**Written task**
Copy every line from the data below in which the string "down" can be found.

**Records shown**

——————————

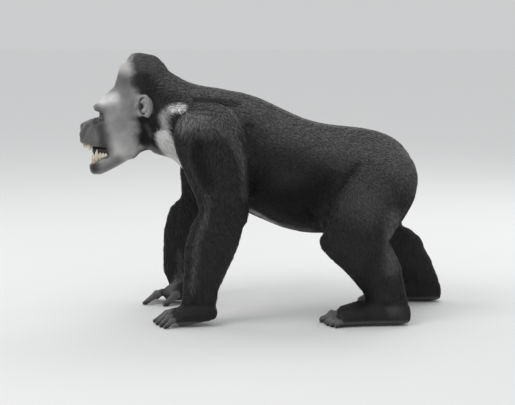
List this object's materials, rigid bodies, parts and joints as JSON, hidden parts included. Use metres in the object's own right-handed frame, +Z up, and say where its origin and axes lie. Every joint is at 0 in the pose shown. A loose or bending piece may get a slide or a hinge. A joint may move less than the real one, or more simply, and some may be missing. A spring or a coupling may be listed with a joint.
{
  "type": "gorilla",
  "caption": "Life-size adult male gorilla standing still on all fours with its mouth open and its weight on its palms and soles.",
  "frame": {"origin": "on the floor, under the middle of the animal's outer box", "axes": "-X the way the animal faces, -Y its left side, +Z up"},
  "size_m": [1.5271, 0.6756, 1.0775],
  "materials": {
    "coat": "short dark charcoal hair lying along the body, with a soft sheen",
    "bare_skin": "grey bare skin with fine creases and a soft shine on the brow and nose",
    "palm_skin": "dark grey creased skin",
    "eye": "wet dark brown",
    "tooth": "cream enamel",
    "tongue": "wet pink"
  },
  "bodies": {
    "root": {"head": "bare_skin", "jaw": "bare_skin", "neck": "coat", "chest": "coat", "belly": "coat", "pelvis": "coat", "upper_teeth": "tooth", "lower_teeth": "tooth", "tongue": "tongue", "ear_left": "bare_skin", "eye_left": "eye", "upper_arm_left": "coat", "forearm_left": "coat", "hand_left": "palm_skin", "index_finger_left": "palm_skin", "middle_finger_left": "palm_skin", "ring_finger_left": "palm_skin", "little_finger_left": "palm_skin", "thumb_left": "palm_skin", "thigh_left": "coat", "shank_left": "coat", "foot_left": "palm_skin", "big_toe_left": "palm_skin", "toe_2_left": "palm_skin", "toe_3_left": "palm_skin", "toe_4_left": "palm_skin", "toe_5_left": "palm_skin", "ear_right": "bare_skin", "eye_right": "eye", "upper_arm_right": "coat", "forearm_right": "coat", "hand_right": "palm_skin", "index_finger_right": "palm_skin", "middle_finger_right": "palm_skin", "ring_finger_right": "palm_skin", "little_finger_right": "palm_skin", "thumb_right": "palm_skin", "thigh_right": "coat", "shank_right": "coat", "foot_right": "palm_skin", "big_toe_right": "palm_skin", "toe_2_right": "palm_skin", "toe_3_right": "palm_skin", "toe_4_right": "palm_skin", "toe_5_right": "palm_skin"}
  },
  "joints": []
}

——————————

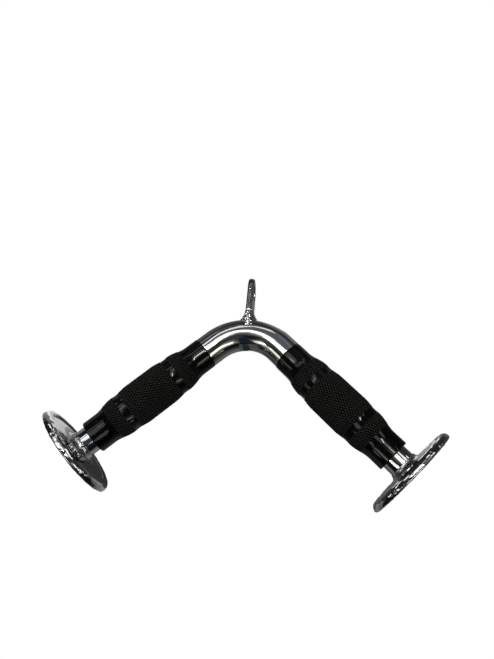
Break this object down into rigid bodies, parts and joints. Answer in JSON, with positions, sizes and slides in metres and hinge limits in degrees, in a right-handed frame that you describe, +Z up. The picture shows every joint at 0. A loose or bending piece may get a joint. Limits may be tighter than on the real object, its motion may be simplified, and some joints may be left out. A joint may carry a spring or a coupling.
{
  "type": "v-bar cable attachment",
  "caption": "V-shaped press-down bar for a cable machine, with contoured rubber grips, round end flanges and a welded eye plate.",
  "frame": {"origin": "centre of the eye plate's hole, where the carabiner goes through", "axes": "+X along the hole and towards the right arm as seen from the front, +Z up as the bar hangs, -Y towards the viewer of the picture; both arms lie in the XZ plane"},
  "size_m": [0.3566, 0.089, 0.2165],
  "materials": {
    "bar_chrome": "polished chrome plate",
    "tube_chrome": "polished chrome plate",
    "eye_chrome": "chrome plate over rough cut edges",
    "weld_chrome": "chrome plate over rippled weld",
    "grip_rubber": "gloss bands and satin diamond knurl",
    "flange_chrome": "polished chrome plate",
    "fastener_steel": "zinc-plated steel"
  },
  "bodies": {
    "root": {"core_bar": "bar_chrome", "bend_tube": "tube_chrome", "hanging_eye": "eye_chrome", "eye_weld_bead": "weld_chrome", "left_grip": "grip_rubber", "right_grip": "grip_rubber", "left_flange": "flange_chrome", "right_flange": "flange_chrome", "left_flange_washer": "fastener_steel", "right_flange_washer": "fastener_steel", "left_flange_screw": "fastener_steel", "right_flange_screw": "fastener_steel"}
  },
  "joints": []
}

——————————

**Task answer**
Break this object down into rigid bodies, parts and joints. Answer in JSON, with positions, sizes and slides in metres and hinge limits in degrees, in a right-handed frame that you describe, +Z up. The picture shows every joint at 0. A loose or bending piece may get a joint. Limits may be tighter than on the real object, its motion may be simplified, and some joints may be left out. A joint may carry a spring or a coupling.
  "caption": "V-shaped press-down bar for a cable machine, with contoured rubber grips, round end flanges and a welded eye plate.",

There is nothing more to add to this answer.